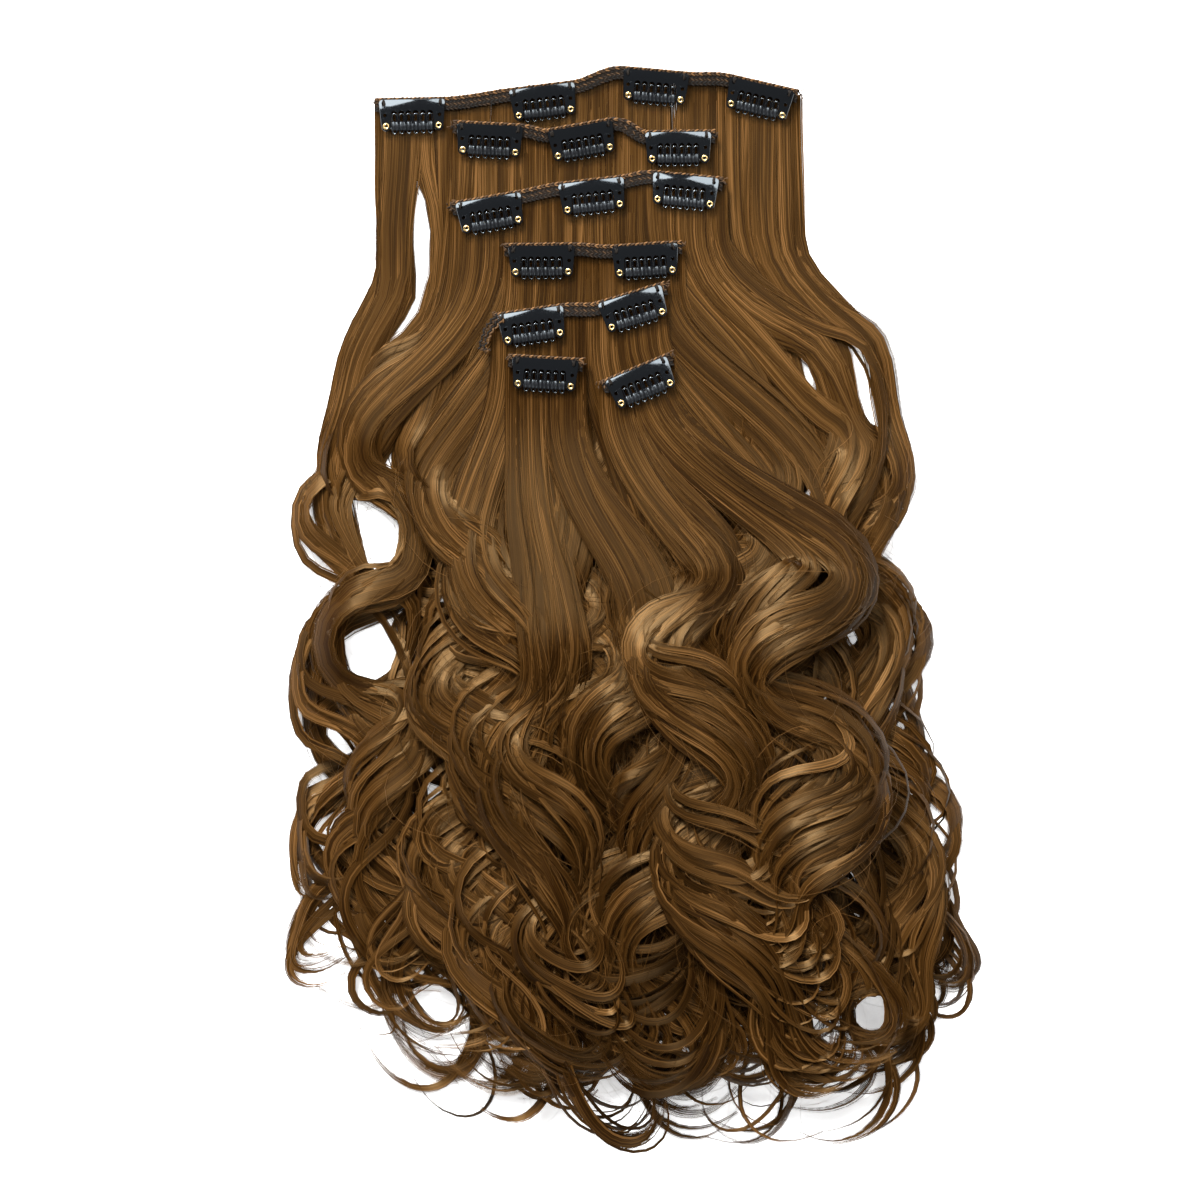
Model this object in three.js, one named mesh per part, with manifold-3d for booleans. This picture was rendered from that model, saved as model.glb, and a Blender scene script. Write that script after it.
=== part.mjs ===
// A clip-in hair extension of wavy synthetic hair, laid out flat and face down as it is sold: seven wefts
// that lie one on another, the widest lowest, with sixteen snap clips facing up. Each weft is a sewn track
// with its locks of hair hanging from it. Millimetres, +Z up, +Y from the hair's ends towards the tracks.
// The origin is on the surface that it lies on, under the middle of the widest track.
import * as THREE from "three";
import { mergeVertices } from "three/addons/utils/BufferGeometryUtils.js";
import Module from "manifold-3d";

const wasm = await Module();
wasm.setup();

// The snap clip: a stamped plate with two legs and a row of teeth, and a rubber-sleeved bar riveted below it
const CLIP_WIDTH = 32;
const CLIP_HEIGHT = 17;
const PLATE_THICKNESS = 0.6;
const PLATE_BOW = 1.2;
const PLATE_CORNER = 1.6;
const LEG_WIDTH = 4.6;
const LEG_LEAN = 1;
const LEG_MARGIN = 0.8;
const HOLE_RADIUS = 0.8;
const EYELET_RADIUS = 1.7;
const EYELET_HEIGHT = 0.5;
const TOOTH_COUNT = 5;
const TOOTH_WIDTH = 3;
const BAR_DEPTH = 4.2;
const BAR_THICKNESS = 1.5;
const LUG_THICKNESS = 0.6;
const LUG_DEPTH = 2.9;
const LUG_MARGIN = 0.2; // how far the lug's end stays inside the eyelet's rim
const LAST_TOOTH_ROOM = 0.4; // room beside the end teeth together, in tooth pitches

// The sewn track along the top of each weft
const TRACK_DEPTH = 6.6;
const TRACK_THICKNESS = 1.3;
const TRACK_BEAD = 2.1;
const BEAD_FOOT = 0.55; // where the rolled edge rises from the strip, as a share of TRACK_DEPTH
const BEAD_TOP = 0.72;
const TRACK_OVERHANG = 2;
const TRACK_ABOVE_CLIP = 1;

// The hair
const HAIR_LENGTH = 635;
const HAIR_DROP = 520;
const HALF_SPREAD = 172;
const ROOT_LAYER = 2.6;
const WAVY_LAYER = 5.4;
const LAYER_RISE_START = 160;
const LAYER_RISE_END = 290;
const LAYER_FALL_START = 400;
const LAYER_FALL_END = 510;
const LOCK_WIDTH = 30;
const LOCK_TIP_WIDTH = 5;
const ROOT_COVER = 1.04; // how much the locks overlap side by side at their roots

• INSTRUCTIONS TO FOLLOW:
Say how many lines of the data include the word "from". Respond with the number alone.

• EXPECTED ANSWER:
6